Era sotto tre metri di terra, stretta al suo elefantino di peluche verde, una trentina di metri a valle rispetto a dove sorgeva la sua casa. Il corpo della mamma era stato ritrovato nel primo pomeriggio poco distante. Per tutto il giorno le scavatrici avevano smosso il terreno, un po' alla volta, quasi accarezzandolo, come se le benne fossero le dita tozze di un gigante buono. Ogni tanto dai detriti spuntava qualcosa: una maglietta, un vestito, una foto, qualche cartolina. Allora la ruspa si fermava, subentravano i picconi e le mani dei vigili del fuoco, del soccorso alpino e della Protezione civile. I piccoli resti di quella che era stata una famiglia venivano consegnati a qualche conoscente in lacrime. Ore e ore a cercare ciò che non si vorrebbe trovare. Luciano Rivoira ieri non ce l'ha fatta a tornare sul luogo della tragedia. Era al lavoro, giovedì mattina. Aveva aiutato anche lui a scavare, nella irriducibile speranza di ritrovare vivi il papà, la moglie e l'ultima dei quattro figli. Poi era corso a prendere a scuola gli altri bambini, Mistral, Magali e Cédric, per rifugiarsi a casa di parenti a Luserna San Giovanni, dove c’è una delle sedi della cooperativa di cui è direttore tecnico: si chiama La Nuova Cooperativa, fa pulizie, manutenzione del verde pubblico, segnaletica stradale, una grossa realtà imprenditoriale del Torinese. Lui è di Luserna, all'imbocco della valle, lei era di Torre Pellice, abitava in fondo al paese, non lontano dalla frazione di Chabriols dove i soccorritori bloccano le auto.

Era stata Erika a suggerire di trasferirsi sopra Villar, in quella casa vecchia ma solida che aveva resistito alla tremenda alluvione del 1977. L'hanno ristrutturata, ci vivevano da sei anni. Volevano vivere nel verde, dove finiscono i boschi e cominciano i prati, al rumore del rio Cassarot, un corso d'acqua così piccolo che non merita nemmeno il nome di torrente. Nei mesi scorsi il comune aveva tracciato alcuni sentieri scavalcando il Cassarot con quattro ponticelli di legno: le sabbie mobili ne hanno risparmiato soltanto uno.
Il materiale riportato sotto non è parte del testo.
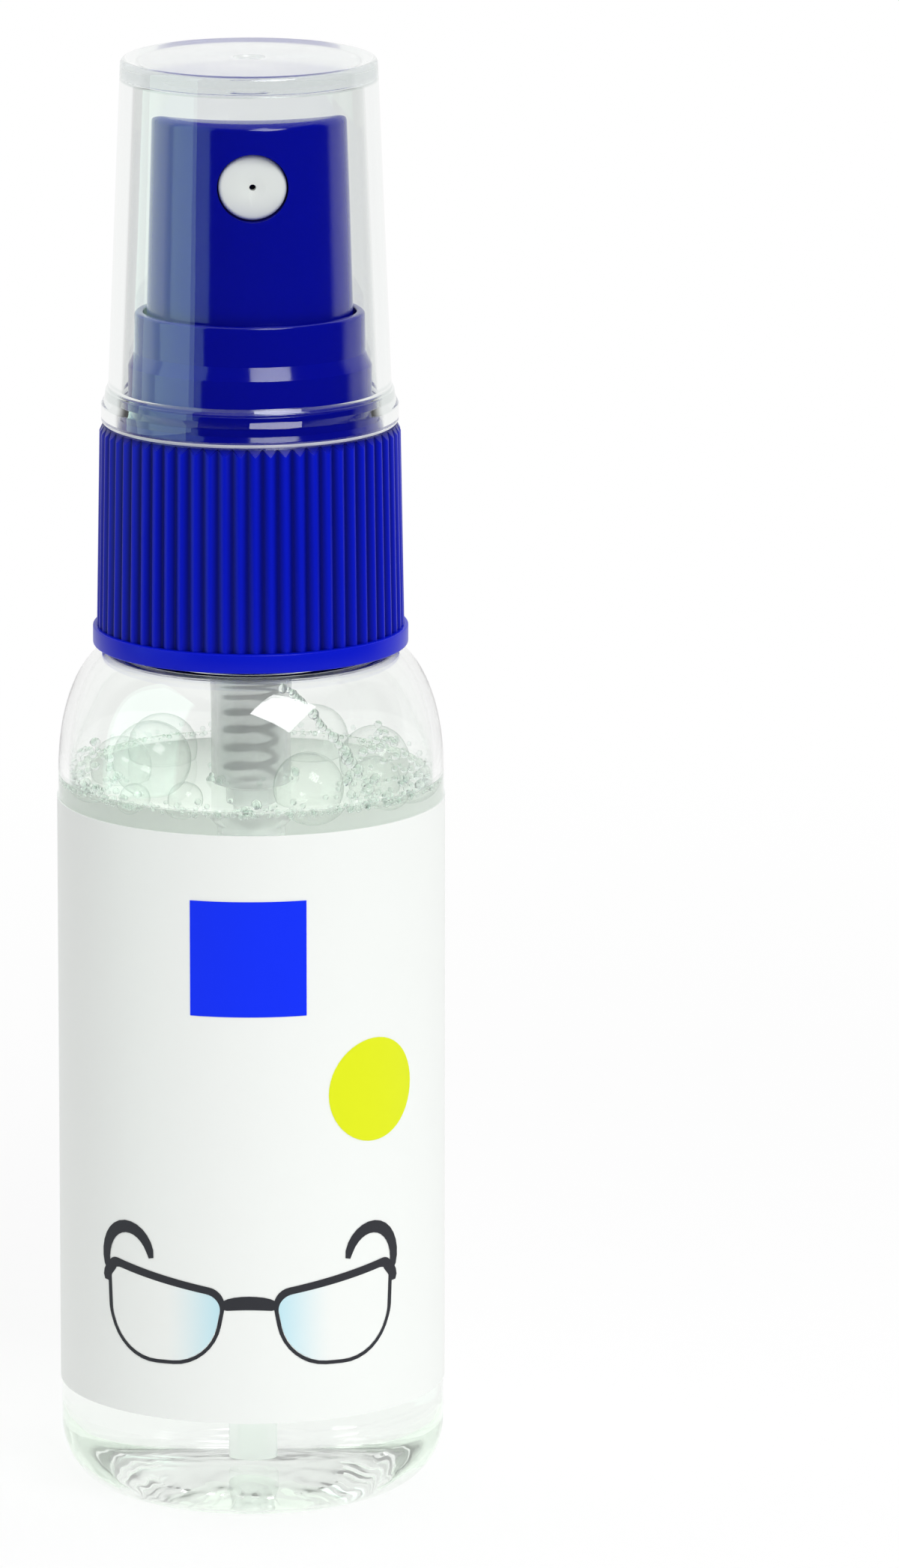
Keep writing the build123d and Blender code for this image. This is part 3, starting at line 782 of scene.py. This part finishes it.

Nel pomeriggio, con il sole, lungo la strada che fino al giorno prima tagliava i campi e ora sembra una trincea, il muto pellegrinaggio del paese. Vicini e amici dei Rivoira e di Marius Vasile Urzica, il falegname romeno travolto alla guida di una Opel nera comprata da pochi mesi, guardano i boschi e le rovine chiedendo risposte che non arrivano. Perché proprio loro? La casa a fianco è salva. Una cascina poco distante è stata protetta da un mastodonte d'acciaio piazzato a monte chissà quanto tempo fa che ha bloccato due massi. Più sotto, un’ambulanza è nel fango, immersa per tre quarti.
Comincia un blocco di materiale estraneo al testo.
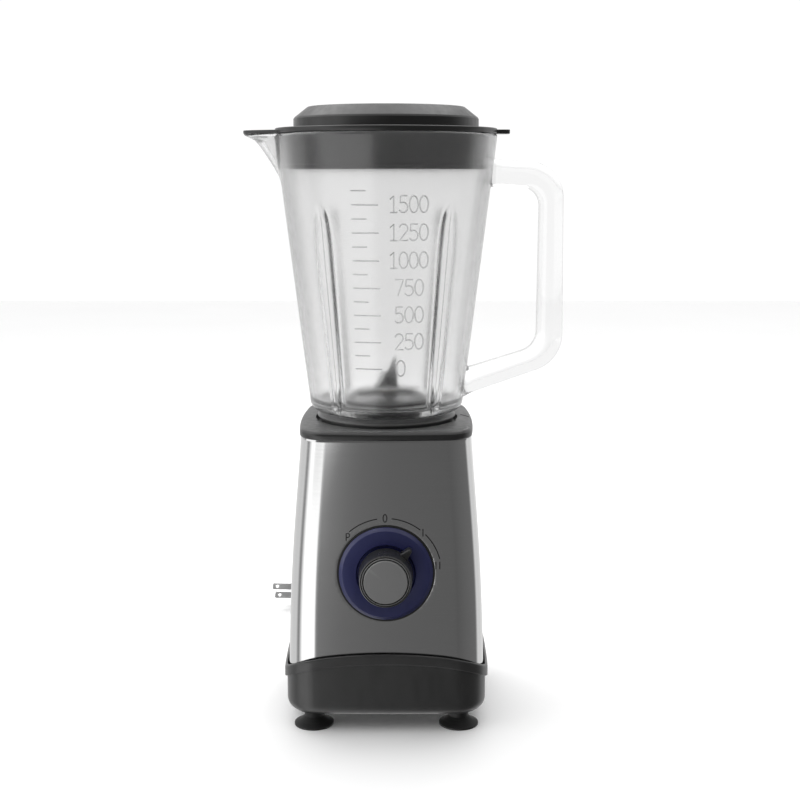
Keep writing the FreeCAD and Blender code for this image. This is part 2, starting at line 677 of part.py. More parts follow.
def swept_wing(root, length, width, thickness, rise):
    """One sharpened wing: a tapered plate, tilted up or down from its root."""
    outline = [Vector(0, -width / 2, 0), Vector(length * 0.62, -width / 2, 0), Vector(length, width * 0.18, 0),
               Vector(length * 0.8, width * 0.38, 0), Vector(length * 0.3, width / 2, 0), Vector(0, width / 2, 0)]
    plate = Part.Face(Part.makePolygon(outline + outline[:1])).extrude(Vector(0, 0, thickness))
    plate.rotate(ORIGIN, Vector(0, 1, 0), -rise)
    plate.translate(Vector(root, 0, 0))
    return plate


def blade_cross(bottom, rise, length, heading):
    """Two wings on one washer."""
    thickness = BLADE_THICKNESS
    washer = ring(8.4, SHAFT_RADIUS, bottom, bottom + thickness)
    wings = []
    for turn in (heading, heading + 180):
        wing = swept_wing(7.0, length, 13.0, thickness, rise)
        wing.translate(Vector(0, 0, bottom))
        wing.rotate(ORIGIN, UP, turn)
        wings.append(wing)
    bridge = block((-9.0, -6.5, bottom), (9.0, 6.5, bottom + thickness))
    bridge.rotate(ORIGIN, UP, heading)
    cross = fuse([washer, bridge] + wings)
    return cross.cut(cylinder(SHAFT_RADIUS, bottom - 5, bottom + 10))


def blade_nut():
    bottom = BLADES_BOTTOM + 2 * BLADE_THICKNESS
    corners = [Vector(6.2 * math.cos(math.radians(60 * i)), 6.2 * math.sin(math.radians(60 * i)), bottom)
               for i in range(7)]
    nut = Part.Face(Part.makePolygon(corners)).extrude(Vector(0, 0, 4.0))
    cap = Part.makeSphere(5.2, Vector(0, 0, bottom + 3.6)).common(cylinder(6, bottom + 3.6, bottom + 12))
    return fuse([nut, cap]).cut(cylinder(SHAFT_RADIUS, 220, 233.0))


def driven_coupling():
    """Cup with inward teeth below the blade unit, in mesh with the motor's driver."""
    pitch = 360 / COUPLING_TEETH
    teeth = [coupling_tooth(8.8, 13.4, 24, 190.5, 200.6, pitch * (i + 0.5)) for i in range(COUPLING_TEETH)]
    skirt = ring(16.0, 12.8, 190.5, 200.6)
    roof = ring(16.0, SHAFT_RADIUS, 200.2, 203.9)
    return fuse([skirt, roof] + teeth)


# ---------------------------------------------------------------- lid
def lid_inner_radius(z):
    return jug_outer_radius(z) - JUG_WALL


def lid_shell():
    outside = [
        (0, LID_FLANGE_BOTTOM), (LID_FLANGE_RADIUS - 0.6, LID_FLANGE_BOTTOM), (LID_FLANGE_RADIUS, 398.6),
        (LID_FLANGE_RADIUS, 400.0), (LID_FLANGE_RADIUS - 1.0, LID_FLANGE_TOP), (LID_DOME_RADIUS, LID_FLANGE_TOP),
        (LID_DOME_RADIUS, DOME_SIDE_TOP), (LID_DOME_RADIUS - 1.0, DOME_SIDE_TOP + 1.6),
        (LID_TOP_RADIUS, LID_EDGE_HEIGHT), (CAP_RADIUS + 8, TOTAL_HEIGHT - 0.2), (0, TOTAL_HEIGHT - 0.2),
    ]
    bottom = LID_SKIRT_BOTTOM
    skirt_out = lid_inner_radius(bottom) - CLEAR - 1.6
    skirt_top = lid_inner_radius(LID_FLANGE_BOTTOM) - CLEAR - 1.6
    skirt = [(skirt_out - 2.4, bottom), (skirt_out, bottom), (skirt_top, LID_FLANGE_BOTTOM + 1),
             (skirt_top - 2.4, LID_FLANGE_BOTTOM + 1)]
    hollow = [(0, LID_FLANGE_BOTTOM - 1), (LID_DOME_RADIUS - 3, LID_FLANGE_BOTTOM - 1),
              (LID_DOME_RADIUS - 3, DOME_SIDE_TOP - 1), (LID_TOP_RADIUS - 2, LID_EDGE_HEIGHT - 3.2),
              (0, TOTAL_HEIGHT - 3.4)]
    tab = block((60, -9, LID_FLANGE_BOTTOM), (82.8, 9, 400.2))
    tab = tab.makeFillet(3.0, [e for e in tab.Edges if e.BoundBox.XMin > 82 and e.BoundBox.ZLength > 1])
    cover = Part.Face(spout_section(LID_FLANGE_BOTTOM, SPOUT_TIP - 1.2, 21.0, 60.0)).extrude(Vector(0, 0, 2.2))
    shell = fuse([revolve(outside), tab, cover]).cut(revolve(hollow)).fuse(revolve(skirt))
    shell = shell.cut(cylinder(CAP_RADIUS, 390, 430))
    neck = ring(CAP_RADIUS + 2.4, CAP_RADIUS, LID_FLANGE_BOTTOM - 6, TOTAL_HEIGHT - 2)
    return shell.fuse(neck).removeSplitter()


def lid_seal():
    """Rubber sleeve round the skirt, with three lips that fit inside the jug."""
    bottom = LID_SKIRT_BOTTOM + 0.6
    top = LID_FLANGE_BOTTOM
    inner = lid_inner_radius(LID_SKIRT_BOTTOM) - CLEAR - 1.6
    slope = JUG_TAPER
    outline = [(inner + slope * 0.6, bottom)]
    lips = 3
    pitch = (top - bottom) / lips
    for i in range(lips):
        low = bottom + pitch * i
        outer = lid_inner_radius(low) - CLEAR
        outline.append((outer - 0.5, low))
        outline.append((outer + slope * pitch * 0.5, low + pitch * 0.5))
        outline.append((outer + slope * pitch - 0.5, low + pitch - 0.8))
    outline.append((inner + slope * (top - LID_SKIRT_BOTTOM), top))
    return revolve(outline)


def filler_cap():
    """Flush cap in the middle of the lid, with a skirt in the lid's neck and a finger hollow."""
    radius = CAP_RADIUS - CLEAR
    outline = [(0, TOTAL_HEIGHT - 3.2), (8.0, TOTAL_HEIGHT - 3.0), (14.0, TOTAL_HEIGHT - 1.4),
               (18.0, TOTAL_HEIGHT), (radius - 1.0, TOTAL_HEIGHT), (radius, TOTAL_HEIGHT - 1.0),
               (radius, 393.0), (radius - 2.2, 393.0), (radius - 2.2, TOTAL_HEIGHT - 5.0), (0, TOTAL_HEIGHT - 5.8)]
    return revolve(outline)


# ---------------------------------------------------------------- cord
def cord_tube(name, points):
    """Straight runs joined by the largest tangent arcs that the runs allow."""
    edges = []
    start = points[0]
    radii = []
    for i in range(1, len(points) - 1):
        before = points[i - 1] - points[i]
        after = points[i + 1] - points[i]
        turn = math.pi - before.getAngle(after)
        cut = 0.45 * min(before.Length, after.Length)
        radius = cut / math.tan(turn / 2)
        radii.append(round(radius, 1))
        before.normalize()
        after.normalize()
        half_angle = (math.pi - turn) / 2
        to_centre = (before + after).normalize()
        middle = points[i] + to_centre * (radius / math.sin(half_angle) - radius)
        edges.append(Part.makeLine(start, points[i] + before * cut))
        edges.append(Part.Arc(points[i] + before * cut, middle, points[i] + after * cut).toShape())
        start = points[i] + after * cut
    edges.append(Part.makeLine(start, points[-1]))
    path = Part.Wire(edges)
    section = Part.Wire(Part.makeCircle(CORD_RADIUS, points[0], points[1] - points[0]))
    tube = path.makePipeShell([section], True, True)
    ratio = tube.Volume / (math.pi * CORD_RADIUS**2 * path.Length)
    print(name, "radii", radii, "length", round(path.Length, 1), "volume ratio", round(ratio, 4))
    return tube


def strain_relief():
    """Tapered rubber sleeve that grips the cord where it leaves the base."""
    body = Part.makeCone(6.0, 3.9, RELIEF_LENGTH, CORD_EXIT, RELIEF_WAY)
    flange = Part.makeCylinder(7.2, 2.2, Vector(CORD_EXIT.x, BASE_HALF - 0.2, CORD_EXIT.z), Vector(0, 1, 0))
    tail = Part.makeCylinder(4.9, 8.5, Vector(CORD_EXIT.x, CORD_EXIT.y - 8.5, CORD_EXIT.z), Vector(0, 1, 0))
    relief = fuse([body, flange, tail])
    return relief


def cord_coil():
    coil = ring(COIL_OUTER, COIL_INNER, 0, COIL_HEIGHT, COIL_CENTRE.x, COIL_CENTRE.y)
    return coil.makeFillet(3.2, [e for e in coil.Edges if e.Length > 100])


def on_plug(shape):
    """Move a shape built with its front at the origin and pointing +X to the plug's place."""
    shape.rotate(ORIGIN, Vector(1, 0, 0), PLUG_ROLL)
    shape.rotate(ORIGIN, Vector(0, 1, 0), -PLUG_PITCH)
    shape.rotate(ORIGIN, UP, PLUG_HEADING)
    shape.translate(PLUG_FACE)
    return shape


def plug_body():
    def section(x, half_width, half_height, corner):
        flat = block((-half_width, -half_height, 0), (half_width, half_height, 1))
        flat = flat.makeFillet(corner, [e for e in flat.Edges if e.BoundBox.ZLength > 0.5])
        wire = [f for f in flat.Faces if f.BoundBox.ZMax < 0.01][0].OuterWire
        wire.rotate(ORIGIN, Vector(1, 1, 1), 120)
        wire.translate(Vector(x, 0, 0))
        return wire
    wires = [section(0, PLUG_HALF_WIDTH - 1.6, PLUG_HALF_HEIGHT - 1.6, 6.0),
             section(-PLUG_LENGTH * 0.55, PLUG_HALF_WIDTH, PLUG_HALF_HEIGHT, 6.5),
             section(-PLUG_LENGTH, 6.4, 6.4, 5.0)]
    body = Part.makeLoft(wires, True, True)
    tail = Part.makeCone(5.4, 3.9, PLUG_RELIEF, Vector(-PLUG_LENGTH, 0, 0), Vector(-1, 0, 0))
    return on_plug(body.fuse(tail))


def plug_prongs():
    def prong(side):
        y = side * PRONG_SPACING / 2
        blade = block((0, y - 0.76, -3.2), (PRONG_LENGTH, y + 0.76, 3.2))
        blade = blade.makeChamfer(1.0, [e for e in blade.Edges if e.BoundBox.XMin > PRONG_LENGTH - 0.1
                                        and e.BoundBox.YLength > 1])
        hole = Part.makeCylinder(1.6, 6, Vector(PRONG_LENGTH - 4.0, y - 3, 0), Vector(0, 1, 0))
        return blade.cut(hole)
    return on_plug(Part.makeCompound([prong(1), prong(-1)]))


# ---------------------------------------------------------------- the assembly
def build():
    os.makedirs("parts", exist_ok=True)
    nodes = {
        "lower_base": lower_base(),
        "bottom_cover": bottom_cover(),
        "cover_screws": cover_screws(),
        "steel_housing": steel_housing(),
        "top_deck": top_deck(),
        "case_screws": case_screws(),
        "upper_motor_bracket": upper_bracket(),
        "lower_motor_bracket": lower_bracket(),
        "upper_bearing": bearing(160.0, 167.0),
        "lower_bearing": bearing(66.5, 73.5),
        "mount_bushes": mount_bushes(),
        "mount_screws": mount_screws(),
        "motor_bolts": motor_bolts(),
        "stator_core": stator_core(),
        "field_coils": field_coils(),
        "carbon_brushes": carbon_brushes(),
        "brush_holders": brush_holders(),
        "brush_springs": brush_springs(),
        "motor_shaft": motor_shaft(),
        "armature_core": armature_core(),
        "armature_windings": armature_windings(),
        "commutator": commutator(),
        "cooling_fan": cooling_fan(),
        "drive_coupling": drive_coupling(),
        "dial_bezel": dial_bezel(),
        "rotary_switch": rotary_switch(),
        "switch_nut": switch_nut(),
        "switch_shaft": switch_shaft(),
        "knob_grip": knob_grip(),
        "knob_disc": knob_disc(),
        "jug_glass": jug_glass(),
        "jug_handle": jug_handle(),
        "jug_collar": jug_collar(),
        "blade_housing": blade_housing(),
        "jug_gasket": jug_gasket(),
        "blade_bearing": blade_bearing(),
        "blade_shaft": blade_shaft(),
        "lower_blade": blade_cross(BLADES_BOTTOM, -4.0, 17.0, 8.0),
        "upper_blade": blade_cross(BLADES_BOTTOM + BLADE_THICKNESS, 58.0, 24.0, 98.0),
        "blade_nut": blade_nut(),
        "driven_coupling": driven_coupling(),
        "lid_shell": lid_shell(),
        "lid_seal": lid_seal(),
        "filler_cap": filler_cap(),
        "strain_relief": strain_relief(),
        "cord_near": cord_tube("cord_near", CORD_NEAR),
        "cord_coil": cord_coil(),
        "cord_far": cord_tube("cord_far", CORD_FAR),
        "plug_body": plug_body(),
        "plug_prongs": plug_prongs(),
    }
    sides = {(1, 1): "rear_right", (-1, 1): "rear_left", (-1, -1): "front_left", (1, -1): "front_right"}
    for (sx, sy), side in sides.items():
        nodes["suction_foot_" + side] = suction_foot(FOOT_PITCH * sx, FOOT_PITCH * sy)
    for name, shape in nodes.items():
        print(name, len(shape.Solids), "valid" if shape.isValid() else "INVALID", round(shape.Volume))
        export(name, shape)


build()
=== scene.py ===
import json
import math

import bmesh
import bpy
from mathutils import Matrix, Vector


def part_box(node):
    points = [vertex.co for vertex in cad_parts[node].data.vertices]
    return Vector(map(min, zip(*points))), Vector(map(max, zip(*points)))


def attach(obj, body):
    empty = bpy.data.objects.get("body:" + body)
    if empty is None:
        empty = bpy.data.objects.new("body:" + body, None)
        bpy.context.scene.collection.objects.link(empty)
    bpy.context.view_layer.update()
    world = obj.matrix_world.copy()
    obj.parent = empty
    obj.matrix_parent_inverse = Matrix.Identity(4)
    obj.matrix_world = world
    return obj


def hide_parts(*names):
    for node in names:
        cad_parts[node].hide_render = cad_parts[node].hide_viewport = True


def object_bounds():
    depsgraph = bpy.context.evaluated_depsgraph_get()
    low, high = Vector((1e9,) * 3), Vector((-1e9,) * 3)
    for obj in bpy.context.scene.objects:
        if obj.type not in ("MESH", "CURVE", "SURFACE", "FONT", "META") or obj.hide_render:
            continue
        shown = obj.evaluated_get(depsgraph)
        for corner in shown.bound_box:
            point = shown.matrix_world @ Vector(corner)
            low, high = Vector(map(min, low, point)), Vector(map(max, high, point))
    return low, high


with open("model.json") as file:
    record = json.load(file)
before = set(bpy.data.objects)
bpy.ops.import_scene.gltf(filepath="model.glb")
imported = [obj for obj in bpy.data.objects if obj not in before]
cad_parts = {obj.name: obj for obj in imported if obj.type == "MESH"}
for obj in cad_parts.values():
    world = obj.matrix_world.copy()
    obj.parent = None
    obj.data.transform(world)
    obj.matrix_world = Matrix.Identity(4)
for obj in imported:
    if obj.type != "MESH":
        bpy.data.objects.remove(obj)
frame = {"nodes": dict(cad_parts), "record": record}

# Countertop blender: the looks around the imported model.  Shapes are worked out in
# millimetres and written to the meshes in metres.  +Z is up and -Y is the front.
CAD_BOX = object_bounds()
MM = 0.001
TAU = 2 * math.pi


def box_mm(node):
    """Lowest and highest corner of a CAD node in millimetres."""
    low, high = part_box(node)
    return low / MM, high / MM


def smoothstep(start, end, value):
    t = min(max((value - start) / (end - start), 0.0), 1.0)
    return t * t * (3 - 2 * t)


def along(pairs, value):
    """Value read from a list of (place, value) pairs, in straight steps."""
    for (a, va), (b, vb) in zip(pairs, pairs[1:]):
        if value <= b:
            return va + (vb - va) * (value - a) / (b - a)
    return pairs[-1][1]


def add_object(name, data):
    """New object in the scene."""
    obj = bpy.data.objects.new(name, data)
    bpy.context.scene.collection.objects.link(obj)
    return obj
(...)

Giovedì mattina medico, infermiera e autista tornavano da Bobbio Pellice dopo il disinnesco di un ordigno bellico, scortati da un’auto dei carabinieri: i militari hanno evitato l'ondata, i sanitari no. Gli uomini dell'Arma sono riusciti a estrarre i tre dal mezzo di soccorso e a chiamare aiuto. Strappati alla morte, che trenta metri più sopra aveva già sepolto quattro persone.